Though that the thing about sugar babies, they want a man to give and give nothing in return. I’ve met people like this in high school and at “The Show” – I can’t characterize most of them as sugar babies but the mentality isn’t much different. Regardless many of these sugar babies don’t recognize it until their sugar daddy tries to go for something that they were expected to receive anyway.

If you’re asking me how yours truly could handle this situation, all that can be said is that I haven’t figured it all out yet. A young girl over the age of 18 is unsure of herself and I wouldn’t mind being that older man who could show her how she should be taken care of. Then again I realize that I also have to learn – remember my inexperience. My theory on these many women on Tinder is that they may not entirely know how to relate to men and they know men – especially young men their age – have needs. Those needs will ultimately intersect, however, they will have relationships at some point so that’s something they have to learn to navigate without any unreasonable expectations.

matchmaking

matchmaking

i’ve been particularly bad with online dating. the way i see it this is something always done with fb with no levels of success. that is i never had the opportunity to connect with the women i wanted to connect with.

for example, perhaps i wanted the true babes so to speak. the beautiful women but either they weren’t interested or attracted to me or i was too late and they’re with someone. and sometimes on my own, i don’t always come off well.

recently i was on the phone with a matchmaker and irony of ironies i met this person via tinder. a dating app used for business purposes that shouldn’t be allowed :P.

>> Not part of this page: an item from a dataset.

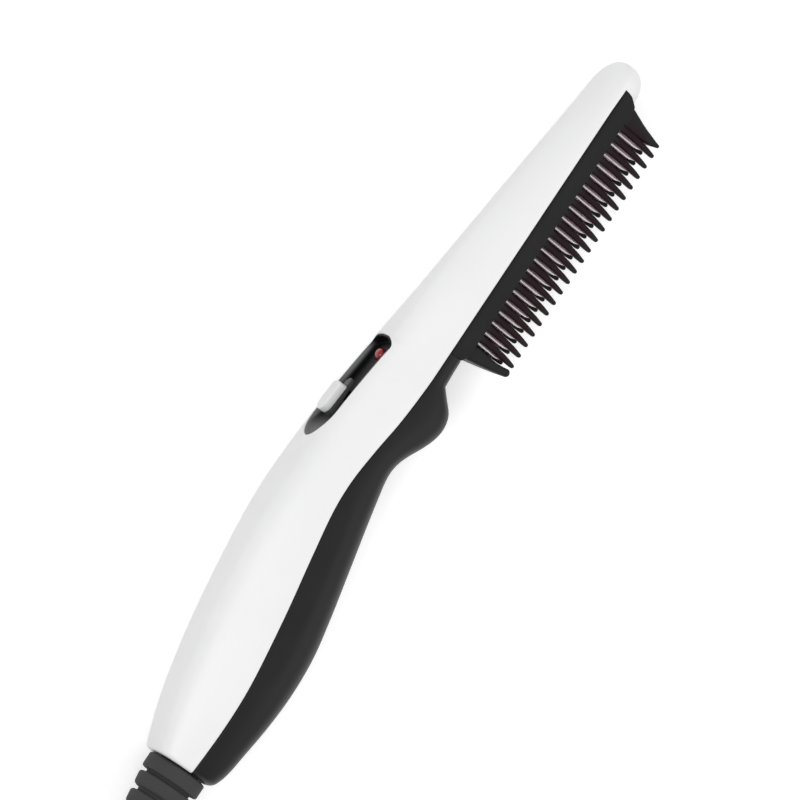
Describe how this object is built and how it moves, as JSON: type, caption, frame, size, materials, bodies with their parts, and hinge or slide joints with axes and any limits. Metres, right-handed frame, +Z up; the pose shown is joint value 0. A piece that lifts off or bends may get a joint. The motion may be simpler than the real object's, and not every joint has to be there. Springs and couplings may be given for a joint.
{
  "type": "hot comb",
  "caption": "Slim corded hot comb: curved handle with a slide switch in its back, straight head with guard teeth over heated fins, and a swivel cord.",
  "frame": {"origin": "under the middle of the comb without its cord, on the surface that it lies on", "axes": "+X along the comb towards the nose, +Y towards the switch side (teeth point to -Y), +Z up, out of the comb's upper side"},
  "size_m": [0.4645, 0.0504, 0.0306],
  "materials": {
    "white_shell": "smooth white plastic with a faint satin sheen",
    "black_shell": "black plastic, satin",
    "black_comb": "heat-proof black plastic with a maroon cast, satin",
    "coated_metal": "pale pink ceramic coating on metal, glossy",
    "bezel": "black plastic, glossy",
    "button": "white plastic",
    "lens": "clear red plastic",
    "led_clear": "clear resin",
    "ceramic": "sintered ceramic",
    "brass": "rolled brass",
    "film": "amber polyimide film",
    "spring_steel": "rolled spring steel",
    "screw_steel": "zinc plated",
    "board": "green solder mask",
    "film_capacitor": "dipped epoxy",
    "resistor": "lacquer",
    "nylon": "natural nylon",
    "switch_plastic": "moulded plastic",
    "red_wire": "silicone sleeve",
    "blue_wire": "silicone sleeve",
    "boot_rubber": "soft black plastic, matt",
    "cord": "soft black sheath, satin",
    "tie": "woven hook-and-loop band",
    "plug": "moulded black plastic, fine grain",
    "nickel": "nickel plate"
  },
  "bodies": {
    "root": {"upper_shell": "white_shell", "lower_shell": "black_shell", "comb_frame": "black_comb", "heating_plate": "coated_metal", "heater_chips": "ceramic", "electrode_strips": "brass", "insulating_sheet": "film", "heater_clamp": "spring_steel", "clamp_screws": "screw_steel", "thermal_fuse": "ceramic", "heater_leads": "red_wire", "circuit_board": "board", "dropper_capacitor": "film_capacitor", "board_resistors": "resistor", "indicator_led": "led_clear", "led_lens": "lens", "switch_bezel": "bezel", "switch_body": "switch_plastic", "case_screws": "screw_steel", "swivel_bush": "nylon", "brush_springs": "brass", "brush_block": "nylon", "supply_leads": "blue_wire", "mains_cord": "cord", "cord_hank": "cord", "cord_tie": "tie", "plug_body": "plug", "plug_pins": "nickel"},
    "button": {"slide_button": "button", "switch_slider": "nylon"},
    "boot": {"strain_relief": "boot_rubber", "swivel_spindle": "boot_rubber", "slip_rings": "brass", "cord_end": "cord"}
  },
  "joints": [
    {"name": "switch_slide", "type": "slide", "parent": "root", "child": "button", "axis": [1, 0, 0], "range_m": [0, 0.003]},
    {"name": "cord_swivel", "type": "hinge", "parent": "root", "child": "boot", "pos_m": [-0.098, -0.0046, 0.0145], "axis": [1, 0, 0], "continuous": true}
  ]
}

anyway after trading messages for about a month i finally connected and we talked for a few minute she set me up a profile. i expressed interest in possibly image coaching which is something i need. and while being added to a database, it’s fine if i can become a client at some point and hope to meet someone who wants what i want.

of course my interest is in having a family i made that clear. my life goals aren’t as clear although i’ve expressed a desire to move up where i am now and perhaps move on to something entrepreneurial – such as real estate.

as for the person she wants to match me up with well she doesn’t live nearby and she’s older at 37, but i’m open. the reason i’m open is because i need to get out there and start meeting these women. unfortunately it’s difficult for me to get out here and meet these women even to just approach them cold.

believe me it’s possible to make a connect as a service worker. there are a good number of women who are seen during the course of a shift and to stay professional as you never know what’s going on in anyone’s head at any time. believe me there have been some odd situations with customers.

either way perhaps if i continue doing this i’ll be comfortable with the idea of dating and hopefully i can find what i’m looking for. perhaps i’ll find this young woman who’ll be the mother of my children and will be an awesome wife. and now it’s possible for me to enter the dating world.